--- START ---
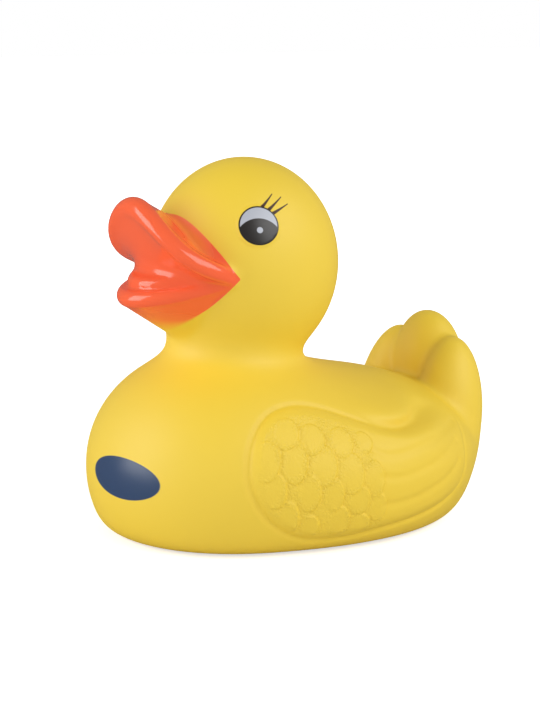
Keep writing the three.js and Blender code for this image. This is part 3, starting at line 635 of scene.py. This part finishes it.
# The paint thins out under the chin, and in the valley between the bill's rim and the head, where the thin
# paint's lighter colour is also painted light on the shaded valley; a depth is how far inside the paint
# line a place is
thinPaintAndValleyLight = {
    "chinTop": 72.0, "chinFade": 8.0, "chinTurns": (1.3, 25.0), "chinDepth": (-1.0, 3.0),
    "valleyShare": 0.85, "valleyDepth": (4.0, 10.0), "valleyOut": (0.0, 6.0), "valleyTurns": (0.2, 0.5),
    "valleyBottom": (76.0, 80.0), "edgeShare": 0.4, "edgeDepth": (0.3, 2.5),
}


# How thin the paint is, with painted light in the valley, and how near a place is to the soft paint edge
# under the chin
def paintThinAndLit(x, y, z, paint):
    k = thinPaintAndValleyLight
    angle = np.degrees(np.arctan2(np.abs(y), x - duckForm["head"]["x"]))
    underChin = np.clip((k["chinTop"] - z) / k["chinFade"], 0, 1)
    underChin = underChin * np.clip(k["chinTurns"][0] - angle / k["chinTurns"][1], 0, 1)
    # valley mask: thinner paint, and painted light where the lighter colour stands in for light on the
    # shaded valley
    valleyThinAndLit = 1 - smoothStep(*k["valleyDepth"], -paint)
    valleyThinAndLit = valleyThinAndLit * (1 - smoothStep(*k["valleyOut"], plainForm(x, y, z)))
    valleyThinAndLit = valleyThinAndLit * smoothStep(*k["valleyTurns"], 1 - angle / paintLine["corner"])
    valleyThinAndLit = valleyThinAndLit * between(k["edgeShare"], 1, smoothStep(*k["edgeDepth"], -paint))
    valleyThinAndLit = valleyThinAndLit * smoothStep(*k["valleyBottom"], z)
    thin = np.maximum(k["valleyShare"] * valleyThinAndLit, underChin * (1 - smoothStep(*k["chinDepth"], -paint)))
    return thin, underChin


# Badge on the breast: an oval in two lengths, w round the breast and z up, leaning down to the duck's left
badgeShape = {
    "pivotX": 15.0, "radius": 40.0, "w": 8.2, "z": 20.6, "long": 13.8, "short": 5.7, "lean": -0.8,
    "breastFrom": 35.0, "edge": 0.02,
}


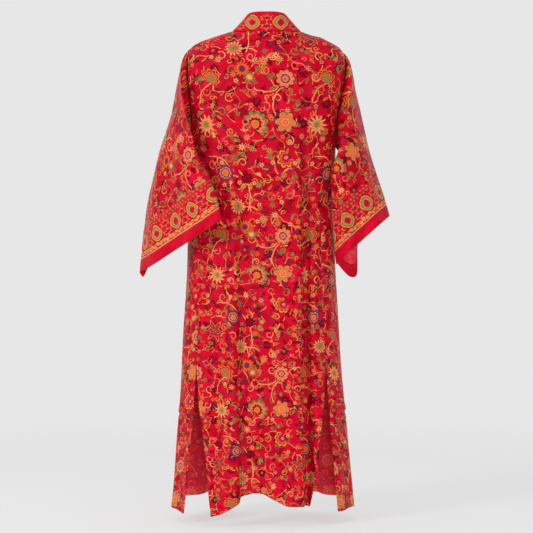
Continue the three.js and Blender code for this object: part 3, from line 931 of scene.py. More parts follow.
--- END ---
** EXERCISE GOAL **
Return all of the entries exactly as written.

** PROBLEM SOLUTION **
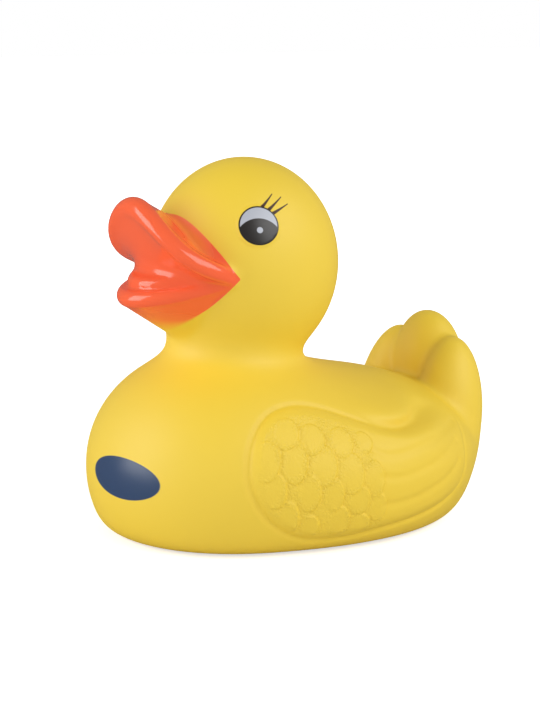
Keep writing the three.js and Blender code for this image. This is part 3, starting at line 635 of scene.py. This part finishes it.
# The paint thins out under the chin, and in the valley between the bill's rim and the head, where the thin
# paint's lighter colour is also painted light on the shaded valley; a depth is how far inside the paint
# line a place is
thinPaintAndValleyLight = {
    "chinTop": 72.0, "chinFade": 8.0, "chinTurns": (1.3, 25.0), "chinDepth": (-1.0, 3.0),
    "valleyShare": 0.85, "valleyDepth": (4.0, 10.0), "valleyOut": (0.0, 6.0), "valleyTurns": (0.2, 0.5),
    "valleyBottom": (76.0, 80.0), "edgeShare": 0.4, "edgeDepth": (0.3, 2.5),
}


# How thin the paint is, with painted light in the valley, and how near a place is to the soft paint edge
# under the chin
def paintThinAndLit(x, y, z, paint):
    k = thinPaintAndValleyLight
    angle = np.degrees(np.arctan2(np.abs(y), x - duckForm["head"]["x"]))
    underChin = np.clip((k["chinTop"] - z) / k["chinFade"], 0, 1)
    underChin = underChin * np.clip(k["chinTurns"][0] - angle / k["chinTurns"][1], 0, 1)
    # valley mask: thinner paint, and painted light where the lighter colour stands in for light on the
    # shaded valley
    valleyThinAndLit = 1 - smoothStep(*k["valleyDepth"], -paint)
    valleyThinAndLit = valleyThinAndLit * (1 - smoothStep(*k["valleyOut"], plainForm(x, y, z)))
    valleyThinAndLit = valleyThinAndLit * smoothStep(*k["valleyTurns"], 1 - angle / paintLine["corner"])
    valleyThinAndLit = valleyThinAndLit * between(k["edgeShare"], 1, smoothStep(*k["edgeDepth"], -paint))
    valleyThinAndLit = valleyThinAndLit * smoothStep(*k["valleyBottom"], z)
    thin = np.maximum(k["valleyShare"] * valleyThinAndLit, underChin * (1 - smoothStep(*k["chinDepth"], -paint)))
    return thin, underChin


# Badge on the breast: an oval in two lengths, w round the breast and z up, leaning down to the duck's left
badgeShape = {
    "pivotX": 15.0, "radius": 40.0, "w": 8.2, "z": 20.6, "long": 13.8, "short": 5.7, "lean": -0.8,
    "breastFrom": 35.0, "edge": 0.02,
}


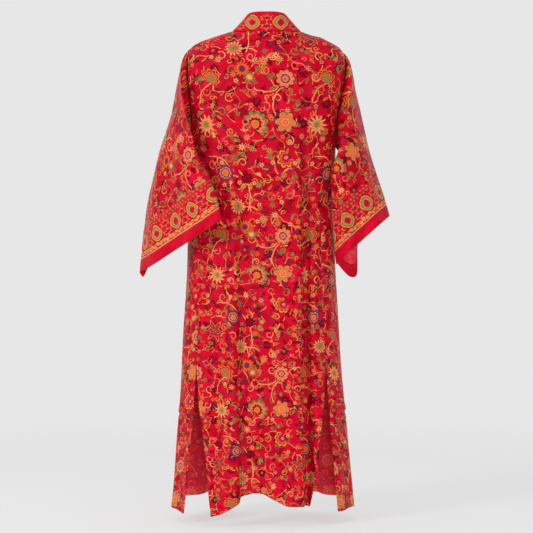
Continue the three.js and Blender code for this object: part 3, from line 931 of scene.py. More parts follow.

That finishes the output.